» Task directions:
Print all of the data exactly.

--

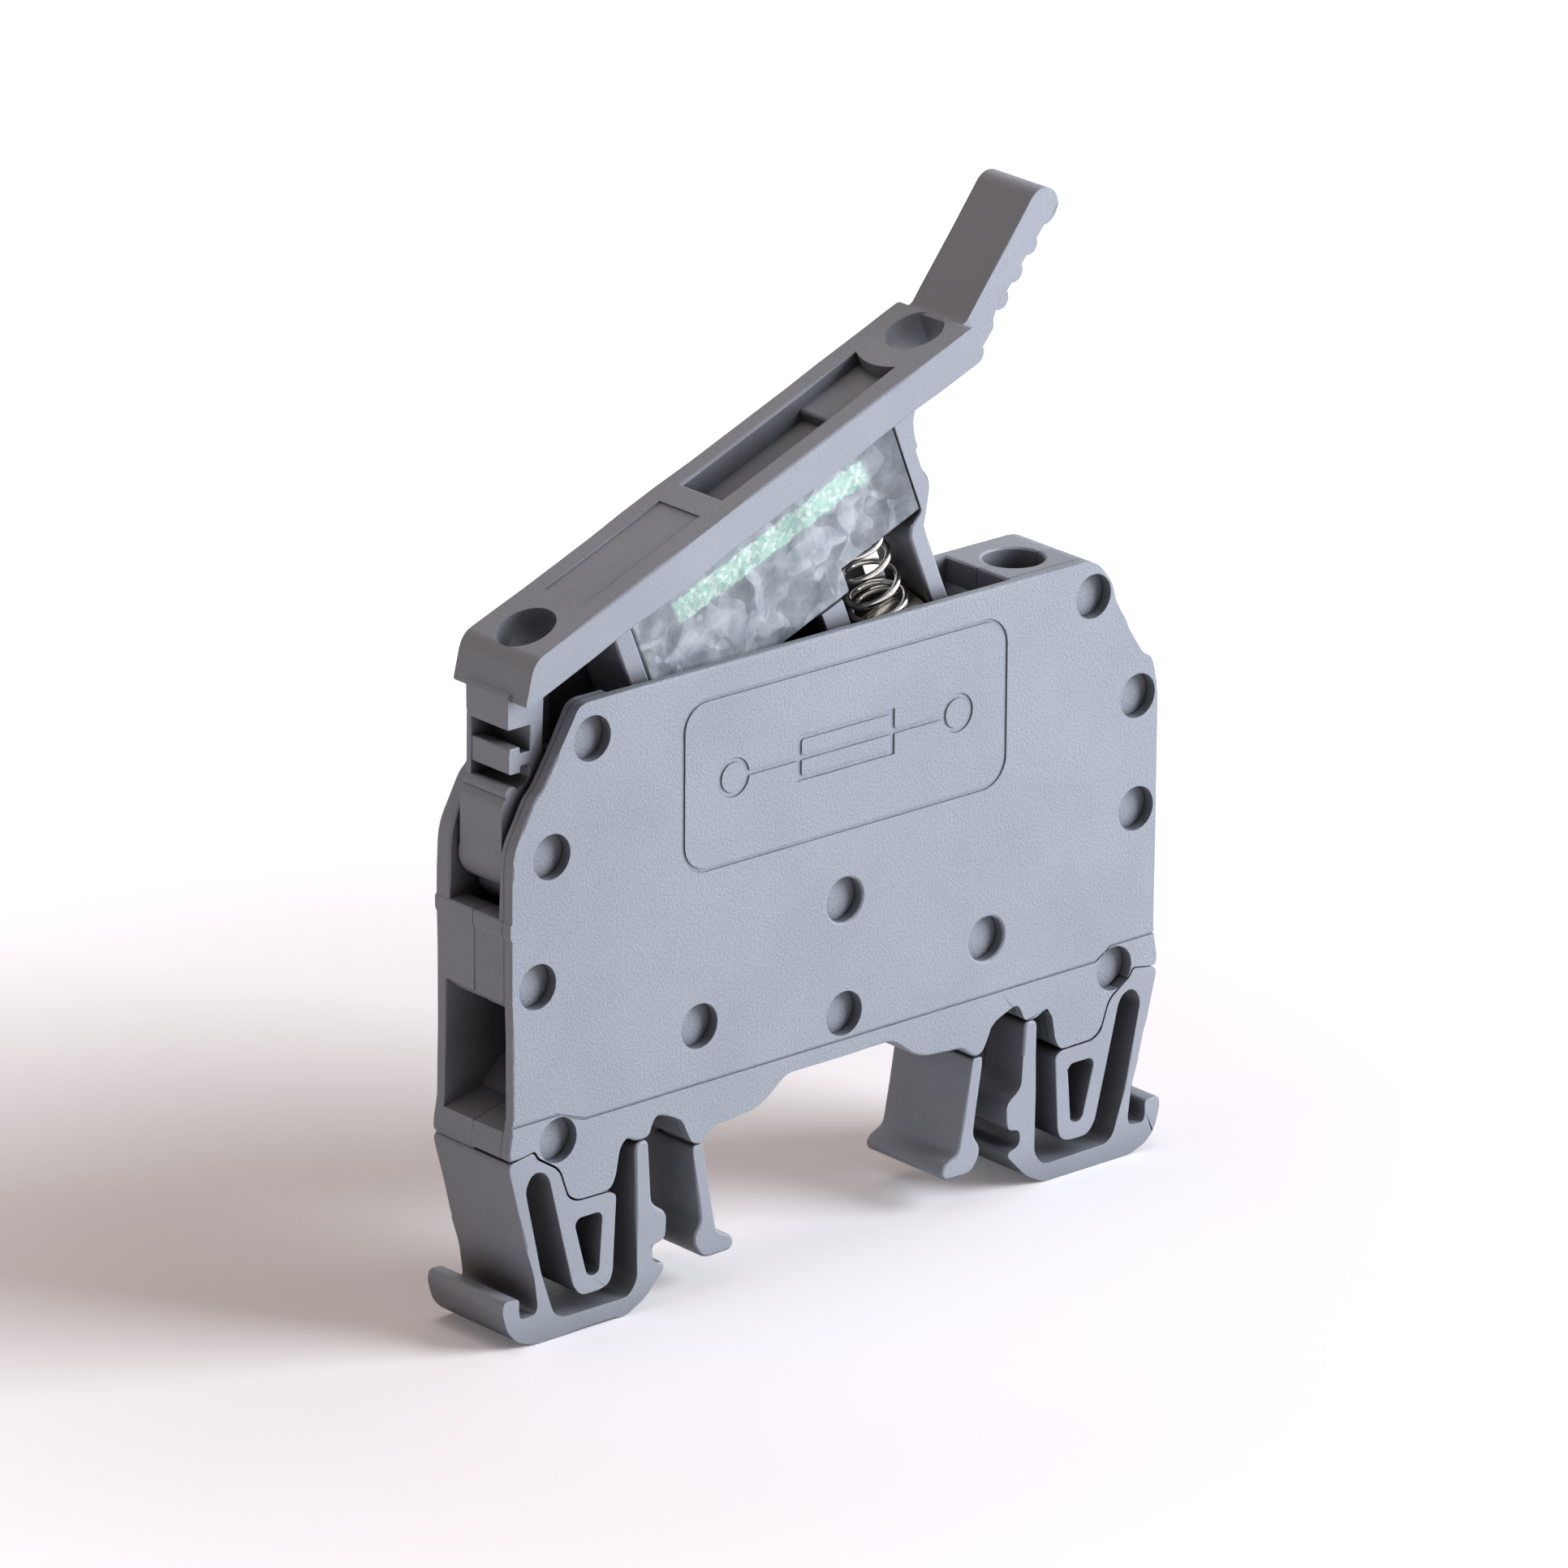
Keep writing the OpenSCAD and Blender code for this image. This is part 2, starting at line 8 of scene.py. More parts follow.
# %% Load the frame
import bpy
import bmesh
import json
import math
from mathutils import Matrix, Vector
from mathutils.geometry import intersect_point_line

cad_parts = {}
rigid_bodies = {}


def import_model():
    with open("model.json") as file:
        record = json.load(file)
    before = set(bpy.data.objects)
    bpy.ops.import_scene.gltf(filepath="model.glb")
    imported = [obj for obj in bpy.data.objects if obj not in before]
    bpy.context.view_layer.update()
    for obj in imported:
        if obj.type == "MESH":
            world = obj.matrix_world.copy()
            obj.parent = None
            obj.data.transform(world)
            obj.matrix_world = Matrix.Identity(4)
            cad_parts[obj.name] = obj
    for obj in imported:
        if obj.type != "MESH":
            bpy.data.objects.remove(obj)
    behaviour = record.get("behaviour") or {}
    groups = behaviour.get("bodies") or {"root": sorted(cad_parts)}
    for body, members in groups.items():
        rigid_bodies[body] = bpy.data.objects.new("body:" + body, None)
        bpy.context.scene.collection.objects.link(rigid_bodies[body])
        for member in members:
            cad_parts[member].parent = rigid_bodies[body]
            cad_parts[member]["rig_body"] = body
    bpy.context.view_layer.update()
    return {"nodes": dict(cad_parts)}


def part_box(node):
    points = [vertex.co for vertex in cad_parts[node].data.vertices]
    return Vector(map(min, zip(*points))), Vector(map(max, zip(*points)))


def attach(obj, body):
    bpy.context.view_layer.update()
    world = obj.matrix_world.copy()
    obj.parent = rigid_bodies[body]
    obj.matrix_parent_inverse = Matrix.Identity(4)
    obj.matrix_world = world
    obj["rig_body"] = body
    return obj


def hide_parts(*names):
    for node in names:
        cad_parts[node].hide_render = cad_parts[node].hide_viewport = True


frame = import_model()
nodes = frame["nodes"]
MM = 0.001
print("pieces in the CAD model:", len(nodes))

# %% [markdown]
# ## The camera
# Product photographs of small parts are taken from far away with a long lens, so that edges stay almost
# parallel. The camera is built from the direction it looks along, because that keeps azimuth, height and the
# small roll as numbers that can be read.

# %% Place the camera
CAMERA_PLACE = (-0.56042, -0.64327, 0.34511)
AZIMUTH, ELEVATION, ROLL = -40.97, 20.0, 0.385


def aim(azimuth, elevation, roll):
    a, e, r = (math.radians(v) for v in (azimuth, elevation, roll))
    forward = Vector((-math.sin(a) * math.cos(e), math.cos(a) * math.cos(e), -math.sin(e)))
    right = forward.cross(Vector((0, 0, 1))).normalized()
    up = right.cross(forward)
    side = right * math.cos(r) + up * math.sin(r)
    top = up * math.cos(r) - right * math.sin(r)
    return Matrix((side, top, -forward)).transposed()


lens = bpy.data.cameras.new("long_lens")
lens.sensor_width = 36
lens.lens = 290.5
lens.clip_start = 0.05
camera = bpy.data.objects.new("long_lens", lens)
camera.matrix_world = Matrix.Translation(CAMERA_PLACE) @ aim(AZIMUTH, ELEVATION, ROLL).to_4x4()
bpy.context.scene.collection.objects.link(camera)
bpy.context.scene.camera = camera
print("camera", [round(v, 3) for v in camera.location])

# %% [markdown]
# ## Small helpers
# Colours are written as the hex values that a paint program shows. Blender mixes light in linear values, so
# one function turns hex into linear. The others add a shader node with its settings and links, add a colour
# ramp, multiply two colours, and start a material with its shader and the object's own coordinates.

# %% Colour and node helpers
def colour(code):
    parts = [int(code[i:i + 2], 16) / 255 for i in (0, 2, 4)]
    return [p / 12.92 if p <= 0.04045 else ((p + 0.055) / 1.055) ** 2.4 for p in parts] + [1.0]


def put(tree, kind, settings=None, feed=None):
    made = tree.nodes.new(kind)
    for key, value in (settings or {}).items():
        setattr(made, key, value)
    for key, value in (feed or {}).items():
        if isinstance(value, bpy.types.NodeSocket):
            tree.links.new(value, made.inputs[key])
        else:
            made.inputs[key].default_value = value
    return made


def math_node(tree, operation, *values):
    return put(tree, "ShaderNodeMath", {"operation": operation}, dict(enumerate(values))).outputs[0]


def ramp(tree, source, stops):
    made = put(tree, "ShaderNodeValToRGB", feed={"Fac": source})
    bar = made.color_ramp
    while len(bar.elements) < len(stops):
        bar.elements.new(0.5)
    for element, (place, value) in zip(bar.elements, stops):
        element.position = place
        element.color = value if isinstance(value, (list, tuple)) else (value, value, value, 1)
    return made.outputs["Color"]


def multiply(tree, first, second):
    return put(tree, "ShaderNodeMix", {"data_type": "RGBA", "blend_type": "MULTIPLY"},
               {"Factor": 1.0, "A": first, "B": second}).outputs["Result"]


def start_material(name, feed):
    material = bpy.data.materials.new(name)
    material.use_nodes = True
    tree = material.node_tree
    tree.nodes.clear()
    shader = put(tree, "ShaderNodeBsdfPrincipled", feed=feed)
    put(tree, "ShaderNodeOutputMaterial", feed={"Surface": shader.outputs["BSDF"]})
    place = put(tree, "ShaderNodeTexCoord").outputs["Object"]
    return material, tree, shader, place


# %% [markdown]
# Most surfaces here are one noise pattern with a size in millimetres, used two or three times: for the tint,
# for the roughness and for a fine relief.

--

» Written response:
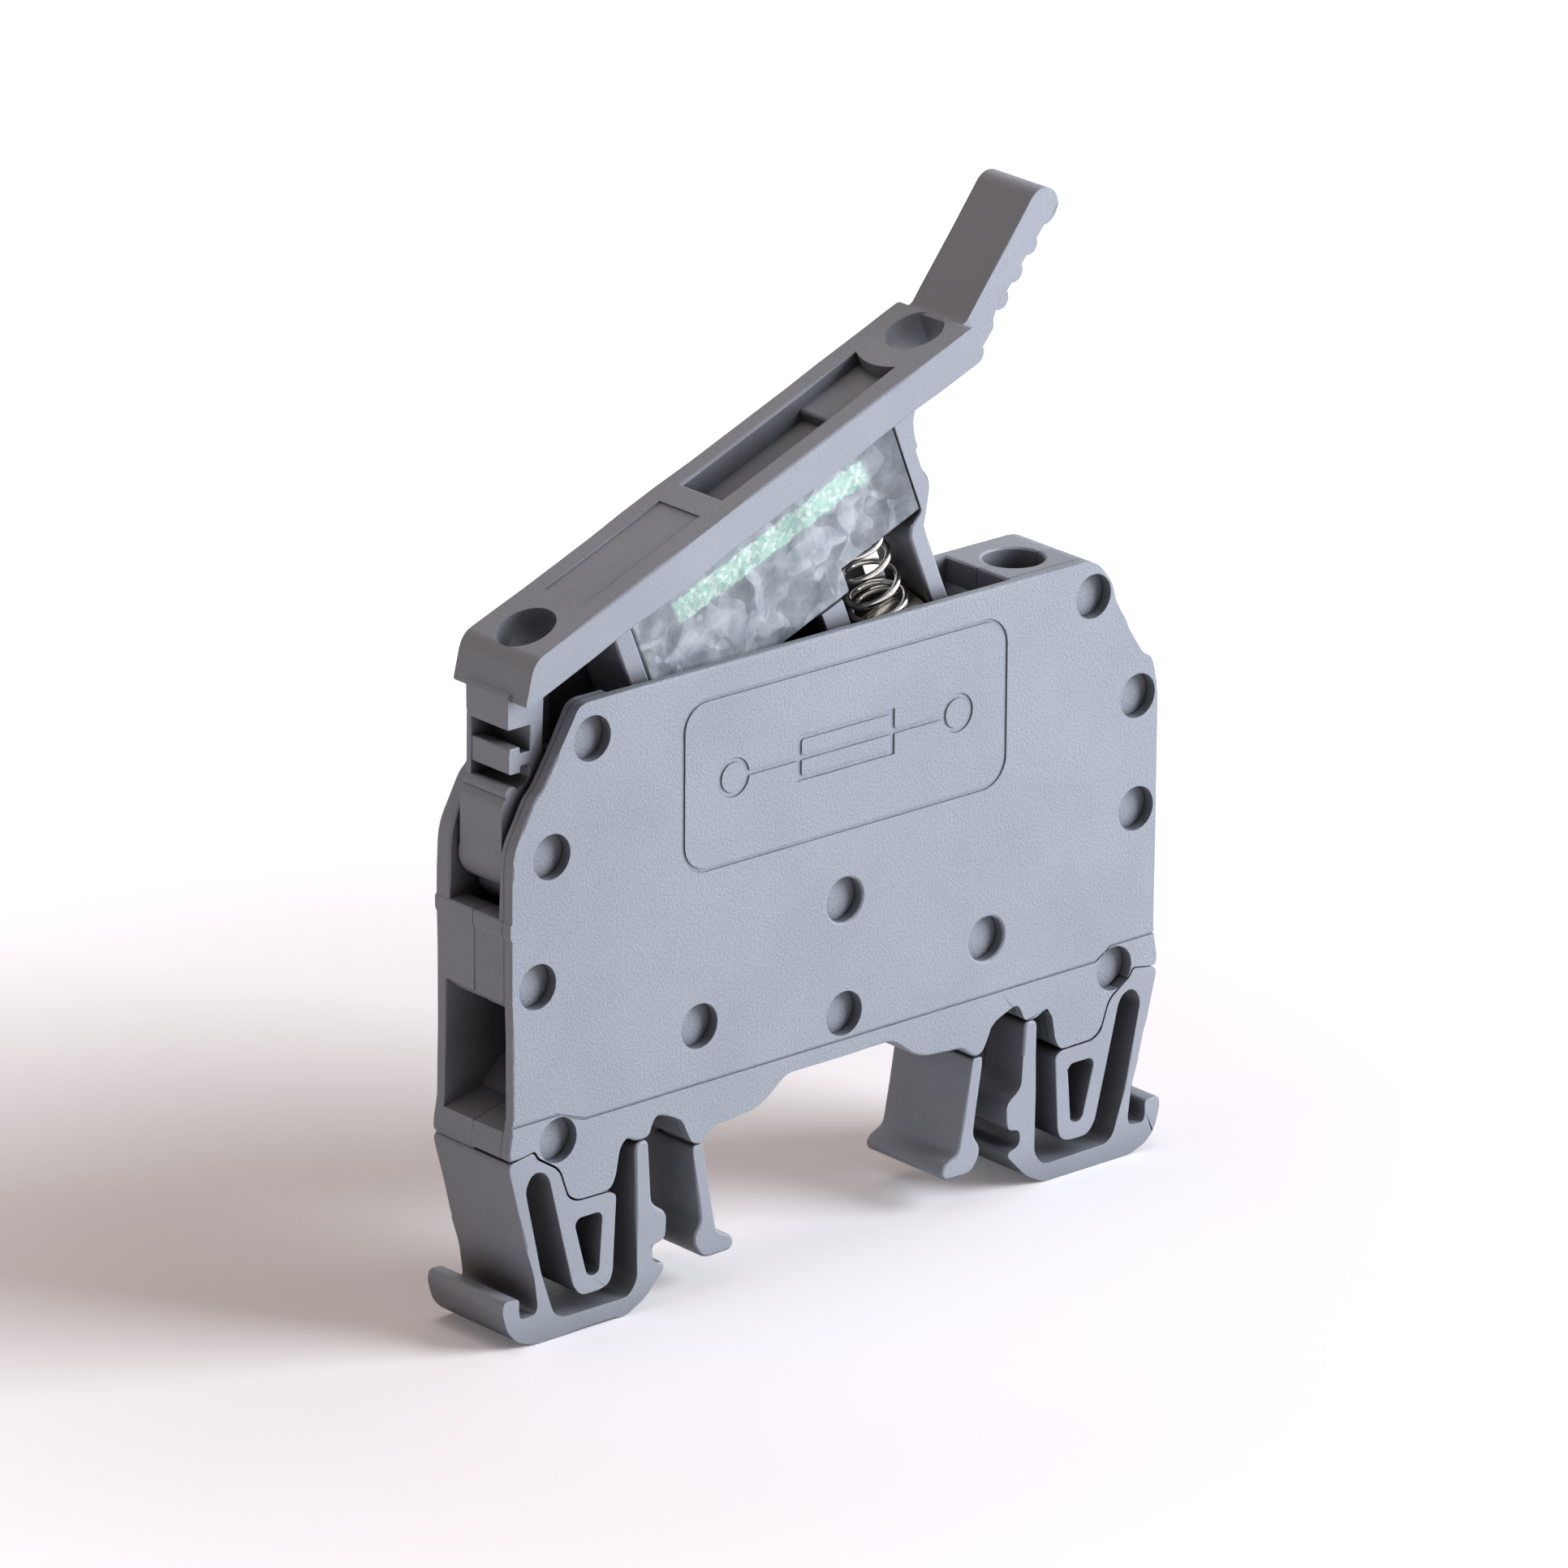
Keep writing the OpenSCAD and Blender code for this image. This is part 2, starting at line 8 of scene.py. More parts follow.
# %% Load the frame
import bpy
import bmesh
import json
import math
from mathutils import Matrix, Vector
from mathutils.geometry import intersect_point_line

cad_parts = {}
rigid_bodies = {}


def import_model():
    with open("model.json") as file:
        record = json.load(file)
    before = set(bpy.data.objects)
    bpy.ops.import_scene.gltf(filepath="model.glb")
    imported = [obj for obj in bpy.data.objects if obj not in before]
    bpy.context.view_layer.update()
    for obj in imported:
        if obj.type == "MESH":
            world = obj.matrix_world.copy()
            obj.parent = None
            obj.data.transform(world)
            obj.matrix_world = Matrix.Identity(4)
            cad_parts[obj.name] = obj
    for obj in imported:
        if obj.type != "MESH":
            bpy.data.objects.remove(obj)
    behaviour = record.get("behaviour") or {}
    groups = behaviour.get("bodies") or {"root": sorted(cad_parts)}
    for body, members in groups.items():
        rigid_bodies[body] = bpy.data.objects.new("body:" + body, None)
        bpy.context.scene.collection.objects.link(rigid_bodies[body])
        for member in members:
            cad_parts[member].parent = rigid_bodies[body]
            cad_parts[member]["rig_body"] = body
    bpy.context.view_layer.update()
    return {"nodes": dict(cad_parts)}


def part_box(node):
    points = [vertex.co for vertex in cad_parts[node].data.vertices]
    return Vector(map(min, zip(*points))), Vector(map(max, zip(*points)))


def attach(obj, body):
    bpy.context.view_layer.update()
    world = obj.matrix_world.copy()
    obj.parent = rigid_bodies[body]
    obj.matrix_parent_inverse = Matrix.Identity(4)
    obj.matrix_world = world
    obj["rig_body"] = body
    return obj


def hide_parts(*names):
    for node in names:
        cad_parts[node].hide_render = cad_parts[node].hide_viewport = True


frame = import_model()
nodes = frame["nodes"]
MM = 0.001
print("pieces in the CAD model:", len(nodes))

# %% [markdown]
# ## The camera
# Product photographs of small parts are taken from far away with a long lens, so that edges stay almost
# parallel. The camera is built from the direction it looks along, because that keeps azimuth, height and the
# small roll as numbers that can be read.

# %% Place the camera
CAMERA_PLACE = (-0.56042, -0.64327, 0.34511)
AZIMUTH, ELEVATION, ROLL = -40.97, 20.0, 0.385


def aim(azimuth, elevation, roll):
    a, e, r = (math.radians(v) for v in (azimuth, elevation, roll))
    forward = Vector((-math.sin(a) * math.cos(e), math.cos(a) * math.cos(e), -math.sin(e)))
    right = forward.cross(Vector((0, 0, 1))).normalized()
    up = right.cross(forward)
    side = right * math.cos(r) + up * math.sin(r)
    top = up * math.cos(r) - right * math.sin(r)
    return Matrix((side, top, -forward)).transposed()


lens = bpy.data.cameras.new("long_lens")
lens.sensor_width = 36
lens.lens = 290.5
lens.clip_start = 0.05
camera = bpy.data.objects.new("long_lens", lens)
camera.matrix_world = Matrix.Translation(CAMERA_PLACE) @ aim(AZIMUTH, ELEVATION, ROLL).to_4x4()
bpy.context.scene.collection.objects.link(camera)
bpy.context.scene.camera = camera
print("camera", [round(v, 3) for v in camera.location])

# %% [markdown]
# ## Small helpers
# Colours are written as the hex values that a paint program shows. Blender mixes light in linear values, so
# one function turns hex into linear. The others add a shader node with its settings and links, add a colour
# ramp, multiply two colours, and start a material with its shader and the object's own coordinates.

# %% Colour and node helpers
def colour(code):
    parts = [int(code[i:i + 2], 16) / 255 for i in (0, 2, 4)]
    return [p / 12.92 if p <= 0.04045 else ((p + 0.055) / 1.055) ** 2.4 for p in parts] + [1.0]


def put(tree, kind, settings=None, feed=None):
    made = tree.nodes.new(kind)
    for key, value in (settings or {}).items():
        setattr(made, key, value)
    for key, value in (feed or {}).items():
        if isinstance(value, bpy.types.NodeSocket):
            tree.links.new(value, made.inputs[key])
        else:
            made.inputs[key].default_value = value
    return made


def math_node(tree, operation, *values):
    return put(tree, "ShaderNodeMath", {"operation": operation}, dict(enumerate(values))).outputs[0]


def ramp(tree, source, stops):
    made = put(tree, "ShaderNodeValToRGB", feed={"Fac": source})
    bar = made.color_ramp
    while len(bar.elements) < len(stops):
        bar.elements.new(0.5)
    for element, (place, value) in zip(bar.elements, stops):
        element.position = place
        element.color = value if isinstance(value, (list, tuple)) else (value, value, value, 1)
    return made.outputs["Color"]


def multiply(tree, first, second):
    return put(tree, "ShaderNodeMix", {"data_type": "RGBA", "blend_type": "MULTIPLY"},
               {"Factor": 1.0, "A": first, "B": second}).outputs["Result"]


def start_material(name, feed):
    material = bpy.data.materials.new(name)
    material.use_nodes = True
    tree = material.node_tree
    tree.nodes.clear()
    shader = put(tree, "ShaderNodeBsdfPrincipled", feed=feed)
    put(tree, "ShaderNodeOutputMaterial", feed={"Surface": shader.outputs["BSDF"]})
    place = put(tree, "ShaderNodeTexCoord").outputs["Object"]
    return material, tree, shader, place


# %% [markdown]
# Most surfaces here are one noise pattern with a size in millimetres, used two or three times: for the tint,
# for the roughness and for a fine relief.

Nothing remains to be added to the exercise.